4) Margot Robbie makes the most of a poorly handled Harley Quinn
Suicide Squad. (Warner Bros.)
Margot Robbie’s superpower of late is being the best part of a terrible movie. She was charming in Tarzan. She was convincing in Focus. And in Suicide Squad, she brings an acidic brightness to Harley Quinn.
Let’s be clear: Suicide Squad makes Harley Quinn feel like a character written and filmed by men who are doing their best to be "cool dads" by introducing their teenage sons to Penthouse. She’s the walking inverse of the Bechdel test. It’s a gratuitous portrayal — her shorts appear to have ridden all the way up into Robbie’s lower intestine at one point (they were rumored to be digitally altered in trailers after production on the film was complete). What happened to the beloved character fans remember from the comics?
Robbie does her best to cut through the misogyny, leaning into the character’s humor and instability. It makes me hopeful that Harley could get a solo movie, even though I wish the character were in better hands when it comes to concept.
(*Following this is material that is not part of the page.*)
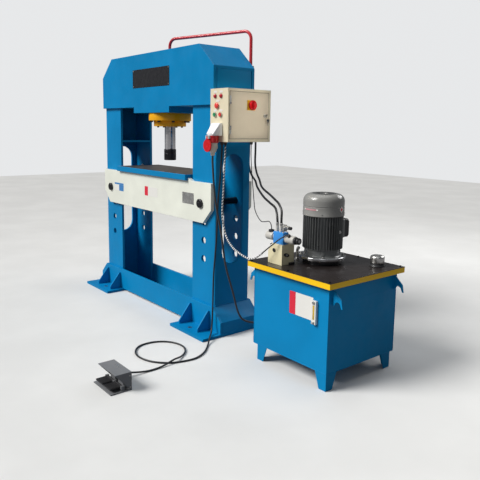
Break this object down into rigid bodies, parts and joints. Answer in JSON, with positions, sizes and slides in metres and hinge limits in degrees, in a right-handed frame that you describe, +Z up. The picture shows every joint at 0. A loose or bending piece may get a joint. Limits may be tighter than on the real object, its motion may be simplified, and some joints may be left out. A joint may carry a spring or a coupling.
{
  "type": "hydraulic press",
  "caption": "Two-column hydraulic workshop press with adjustable table, control box, separate power unit and foot switch.",
  "frame": {"origin": "on the floor, in the middle of the whole machine's floor plan, cables and hoses left out", "axes": "+X along the press from the left column past the control box to the power unit, +Y from the operator's side to the rear, +Z up"},
  "size_m": [3.065, 1.7096, 2.2274],
  "materials": {
    "press_blue": "satin light blue paint",
    "table_white": "satin white paint",
    "bare_steel": "machined, slightly worn",
    "bright_steel": "zinc plated",
    "chrome": "hard chromed and polished",
    "dark_steel": "blackened",
    "cylinder_orange": "orange-yellow paint",
    "pipe_red": "red paint",
    "box_beige": "fine textured beige powder coat",
    "signal_red": "smooth",
    "signal_green": "smooth",
    "plastic_white": "smooth",
    "motor_grey": "dark grey paint",
    "lid_black": "gloss black paint",
    "manifold_cream": "cream paint",
    "valve_blue": "blue paint",
    "pedal_grey": "grey paint",
    "cable_black": "cable sheath",
    "hose_black": "hydraulic hose",
    "wrap_white": "spiral wrap"
  },
  "bodies": {
    "press": {"left_column": "press_blue", "right_column": "press_blue", "beam_front_plate": "press_blue", "beam_rear_plate": "press_blue", "cylinder_seat": "press_blue", "beam_cap": "press_blue", "base_front_rail": "press_blue", "base_rear_rail": "press_blue", "left_foot": "press_blue", "right_foot": "press_blue", "table_front_plate": "table_white", "table_rear_plate": "table_white", "table_top": "bare_steel", "table_ribs": "press_blue", "lifting_eye": "bright_steel", "cylinder_barrel": "cylinder_orange", "cylinder_gland": "cylinder_orange", "top_port_pipe": "pipe_red", "lower_port_pipe": "pipe_red", "box_shell": "box_beige", "control_gear": "plastic_white", "signal_lamp_left": "signal_red", "signal_lamp_right": "signal_red", "socket_housing": "plastic_white", "power_plug": "plastic_white", "tank_body": "press_blue", "tank_lid": "lid_black", "level_gauge": "plastic_white", "motor_frame": "motor_grey", "fan_cover": "motor_grey", "pump": "bare_steel", "manifold_block": "manifold_cream", "valve_body": "valve_blue", "left_solenoid": "bright_steel", "right_solenoid": "bright_steel", "pedal_base": "pedal_grey", "pedal_hood": "pedal_grey", "plug_cable": "cable_black", "pedal_cable": "cable_black", "control_cable": "wrap_white", "solenoid_cable": "cable_black", "pressure_hose": "hose_black", "return_hose": "hose_black"},
    "ram": {"ram_rod": "chrome", "ram_head": "dark_steel", "piston": "bare_steel"},
    "left_pin": {"left_table_pin": "dark_steel"},
    "right_pin": {"right_table_pin": "dark_steel"},
    "door": {"box_door": "box_beige"},
    "lock": {"door_lock": "bright_steel"},
    "main_switch": {"main_switch_knob": "signal_red"},
    "estop": {"estop_button": "signal_red"},
    "start": {"start_button": "signal_green"},
    "stop": {"stop_button": "signal_red"},
    "lid": {"socket_lid": "signal_red"},
    "left_pedal": {"left_tread": "pedal_grey"},
    "right_pedal": {"right_tread": "pedal_grey"},
    "rotor": {"motor_rotor": "bare_steel"},
    "filler": {"filler_cap": "bright_steel"},
    "relief": {"relief_valve": "bright_steel"}
  },
  "joints": [
    {"name": "ram_stroke", "type": "slide", "parent": "press", "child": "ram", "axis": [0, 0, -1], "range_m": [-0.18, 0.07]},
    {"name": "left_pin_pull", "type": "slide", "parent": "press", "child": "left_pin", "axis": [0, -1, 0], "range_m": [0, 0.42]},
    {"name": "right_pin_pull", "type": "slide", "parent": "press", "child": "right_pin", "axis": [0, -1, 0], "range_m": [0, 0.42]},
    {"name": "box_door_hinge", "type": "hinge", "parent": "press", "child": "door", "pos_m": [0.5, 0.1965, 1.591], "axis": [0, 0, -1], "range_deg": [0, 110]},
    {"name": "door_lock_turn", "type": "hinge", "parent": "door", "child": "lock", "pos_m": [0.494, 0.5085, 1.591], "axis": [1, 0, 0], "range_deg": [0, 90]},
    {"name": "main_switch_turn", "type": "hinge", "parent": "door", "child": "main_switch", "pos_m": [0.494, 0.3795, 1.661], "axis": [-1, 0, 0], "range_deg": [0, 90]},
    {"name": "estop_press", "type": "slide", "parent": "press", "child": "estop", "axis": [0, 1, 0], "range_m": [0, 0.004]},
    {"name": "start_press", "type": "slide", "parent": "press", "child": "start", "axis": [0, 1, 0], "range_m": [0, 0.004], "stiffness_N_per_m": 800, "springref_m": -0.002},
    {"name": "stop_press", "type": "slide", "parent": "press", "child": "stop", "axis": [0, 1, 0], "range_m": [0, 0.004], "stiffness_N_per_m": 800, "springref_m": -0.002},
    {"name": "socket_lid_hinge", "type": "hinge", "parent": "press", "child": "lid", "pos_m": [0.3805, 0.0965, 1.436], "axis": [-1, 0, 0], "range_deg": [0, 80], "stiffness_Nm_per_rad": 0.02, "springref_deg": -34.38},
    {"name": "left_tread_hinge", "type": "hinge", "parent": "press", "child": "left_pedal", "pos_m": [0.5947, -0.7525, 0.026], "axis": [1, 0, 0], "range_deg": [0, 8], "stiffness_Nm_per_rad": 3, "springref_deg": -8.59},
    {"name": "right_tread_hinge", "type": "hinge", "parent": "press", "child": "right_pedal", "pos_m": [0.6923, -0.7525, 0.026], "axis": [1, 0, 0], "range_deg": [0, 8], "stiffness_Nm_per_rad": 3, "springref_deg": -8.59},
    {"name": "motor_spin", "type": "hinge", "parent": "press", "child": "rotor", "pos_m": [1.0795, 0.5115, 0.98], "axis": [0, 0, 1], "continuous": true},
    {"name": "filler_cap_turn", "type": "hinge", "parent": "press", "child": "filler", "pos_m": [1.3725, 0.7035, 0.6573], "axis": [0, 0, 1], "range_deg": [0, 90]},
    {"name": "relief_valve_turn", "type": "hinge", "parent": "press", "child": "relief", "pos_m": [0.9668, 0.2855, 0.8856], "axis": [1, 0, 0], "range_deg": [-180, 180]}
  ]
}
5) Suicide Squad is proof that Warner Bros. and DC are looking to improve
After the grim disaster of Batman v Superman, there was a collective sense among many comic fans that Warner Bros.’ DC movies are trying too hard and taking themselves too seriously. And based on the tone of Suicide Squad, it seems like the company’s executives are making an effort to improve them.
Of course, Suicide Squad feels like someone grabbed the steering wheel and swerved too far toward wackiness. The course correction went a bit too far. The result: a scene in which the powerful 1,000-year-old being known as the Enchantress literally says the word "balls" to taunt one of the movie’s antiheroes.
But while it may seem like Warner Bros. can’t make up its mind (I actually think Suicide Squad would have benefited from a grimmer tone), I will applaud the studio for trying new things and not settling for the status quo. This comes in contrast to Fox with its Marvel properties, and, to some degree, Marvel too. Those studios have a tendency to fall into redundancy — sticking to a formula that "works."
Sure, Warner Bros. can’t stick to a formula because it hasn’t yet found one that works, but at least its leadership is thinking about what makes a good superhero movie and tinkering accordingly. I’m not entirely sure how much weight the studio should give to viewers and critics, or how it should balance outside opinions with confidence in its own artistic vision, but I believe it will get there eventually. I’d rather have a studio with a pulse than one that will just churn out sad shells of celluloid labeled as Fantastic Four films every so often.
Maybe everything will come together for Warner Bros. in Wonder Woman, the studio’s next release. The trailer looks great. Gal Gadot was great in her tiny role in Batman v Superman. Yes, back when we saw Suicide Squad’s first trailers, I thought the movie would turn out a lot better than it did. But at least it offers proof that Warner Bros. is looking to improve.